Here are some suggestions that you might find useful.
Try using a file size that is much larger.
Example: -s 300M
Try using a transfer size that is larger.
Example: -r 64
Try using fewer async ops.
Example: -k 32
In the examples above the threads will do a more
significant amount of work and they will be
re-used many times before they terminate.
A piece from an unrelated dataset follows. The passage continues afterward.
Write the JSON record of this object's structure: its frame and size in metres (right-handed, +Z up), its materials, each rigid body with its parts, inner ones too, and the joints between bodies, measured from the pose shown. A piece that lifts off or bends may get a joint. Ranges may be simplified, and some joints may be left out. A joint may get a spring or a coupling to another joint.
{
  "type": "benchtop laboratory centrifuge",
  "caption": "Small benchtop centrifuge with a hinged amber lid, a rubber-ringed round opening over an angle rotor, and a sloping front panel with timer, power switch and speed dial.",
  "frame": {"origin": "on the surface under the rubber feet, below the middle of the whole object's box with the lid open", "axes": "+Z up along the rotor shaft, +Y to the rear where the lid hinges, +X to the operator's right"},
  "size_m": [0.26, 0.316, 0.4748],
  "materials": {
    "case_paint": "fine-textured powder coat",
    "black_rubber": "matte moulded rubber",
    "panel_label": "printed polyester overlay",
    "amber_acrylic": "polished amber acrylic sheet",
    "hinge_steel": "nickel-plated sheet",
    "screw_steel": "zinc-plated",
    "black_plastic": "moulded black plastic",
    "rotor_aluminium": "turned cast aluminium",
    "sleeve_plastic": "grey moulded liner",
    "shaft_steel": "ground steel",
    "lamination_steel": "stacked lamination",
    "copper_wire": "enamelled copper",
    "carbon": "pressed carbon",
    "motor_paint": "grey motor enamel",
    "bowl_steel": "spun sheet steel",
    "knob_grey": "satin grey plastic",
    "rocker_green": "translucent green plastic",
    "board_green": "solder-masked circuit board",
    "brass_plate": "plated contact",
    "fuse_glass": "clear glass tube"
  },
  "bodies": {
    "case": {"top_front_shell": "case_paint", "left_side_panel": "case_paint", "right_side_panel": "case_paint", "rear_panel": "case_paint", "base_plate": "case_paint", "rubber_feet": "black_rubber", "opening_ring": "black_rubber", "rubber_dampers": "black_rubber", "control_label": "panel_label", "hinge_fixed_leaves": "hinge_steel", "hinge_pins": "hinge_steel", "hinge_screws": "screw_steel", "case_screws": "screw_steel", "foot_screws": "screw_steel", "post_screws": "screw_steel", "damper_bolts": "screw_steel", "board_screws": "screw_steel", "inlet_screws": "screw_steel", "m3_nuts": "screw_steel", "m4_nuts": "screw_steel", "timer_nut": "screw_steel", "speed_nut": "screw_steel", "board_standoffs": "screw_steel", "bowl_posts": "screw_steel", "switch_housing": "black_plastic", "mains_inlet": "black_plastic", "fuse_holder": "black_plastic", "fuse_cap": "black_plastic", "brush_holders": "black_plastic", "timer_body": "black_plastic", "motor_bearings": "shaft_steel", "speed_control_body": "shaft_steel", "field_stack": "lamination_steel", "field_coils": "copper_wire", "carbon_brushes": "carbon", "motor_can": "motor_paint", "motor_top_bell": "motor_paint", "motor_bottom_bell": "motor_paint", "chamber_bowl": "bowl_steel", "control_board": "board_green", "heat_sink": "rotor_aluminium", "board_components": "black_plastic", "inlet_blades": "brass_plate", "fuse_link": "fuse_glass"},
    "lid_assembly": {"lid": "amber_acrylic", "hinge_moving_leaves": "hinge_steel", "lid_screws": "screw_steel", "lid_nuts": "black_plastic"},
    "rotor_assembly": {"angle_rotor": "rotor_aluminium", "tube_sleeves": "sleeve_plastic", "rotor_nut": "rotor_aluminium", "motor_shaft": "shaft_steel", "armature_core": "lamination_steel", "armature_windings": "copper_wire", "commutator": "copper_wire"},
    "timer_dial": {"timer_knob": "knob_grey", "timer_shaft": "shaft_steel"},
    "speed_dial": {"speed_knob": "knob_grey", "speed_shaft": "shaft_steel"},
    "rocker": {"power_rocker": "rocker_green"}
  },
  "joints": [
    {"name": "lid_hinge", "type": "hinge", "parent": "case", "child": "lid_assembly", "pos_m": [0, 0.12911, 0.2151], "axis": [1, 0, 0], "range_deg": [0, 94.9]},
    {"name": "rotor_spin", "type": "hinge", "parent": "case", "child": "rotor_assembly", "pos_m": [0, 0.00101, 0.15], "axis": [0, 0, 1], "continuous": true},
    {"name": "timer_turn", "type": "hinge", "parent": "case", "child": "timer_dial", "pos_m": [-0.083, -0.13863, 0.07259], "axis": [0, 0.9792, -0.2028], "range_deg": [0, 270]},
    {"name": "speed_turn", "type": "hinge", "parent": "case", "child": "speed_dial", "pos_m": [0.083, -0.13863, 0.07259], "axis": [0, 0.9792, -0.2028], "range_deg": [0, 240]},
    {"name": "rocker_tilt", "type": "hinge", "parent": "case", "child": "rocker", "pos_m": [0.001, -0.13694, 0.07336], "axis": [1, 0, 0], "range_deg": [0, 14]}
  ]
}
There would be 32 threads and each thread will
do 64 kbyte transfers. The total number of
transfers will be 4800. Each thread will now
do 150 ops before it terminates.
Here is output from my Redhat 7.2 box.
./iozone -r 64 -s 300M -i 0 -i 1
KB reclen write rewrite read reread
307200 64 37314 29174 28042 28057
./iozone -k 32 -r 64 -s 200M -i 0 -i 1
KB reclen write rewrite read reread
307200 64 25793 30625 27376 27335
Since the filesystem is on a single disk drive there
is no advantage to the async operations. But, the
result is well within reason.
I don't believe that there is anything wrong with
glibc or with Iozone but more of a case of getting
what you asked for and finding out that the question
was probably not a good one :-)
The moral of the story is: If you are going to spawn
a thread then it would be wise to have it do some
significant work before it terminates.
Hope this helps,
Don Capps
----- Original Message -----
From: "Amos P Waterland" <waterland@us.ibm.com>
To: <libc-alpha@sources.redhat.com>
Cc: <capps@iozone.org>; <wnorcott@us.oracle.com>; <tom_gall@vnet.ibm.com>
Sent: Thursday, May 30, 2002 1:01 PM
Subject: glibc aio performance
> Hello, I have been looking at the glibc asynchronous I/O implementation,
> and have run into a bit of an issue.
>
> When I run IOzone (an open source filesystem benchmark tool) with AIO
> enabled, it reports write KB/s throughput on the order of 45 times slower
> than that reported without AIO.
>
> % iozone -i0 -i1 #run just the write and read tests
> [snip]
> KB reclen write rewrite read reread [snip]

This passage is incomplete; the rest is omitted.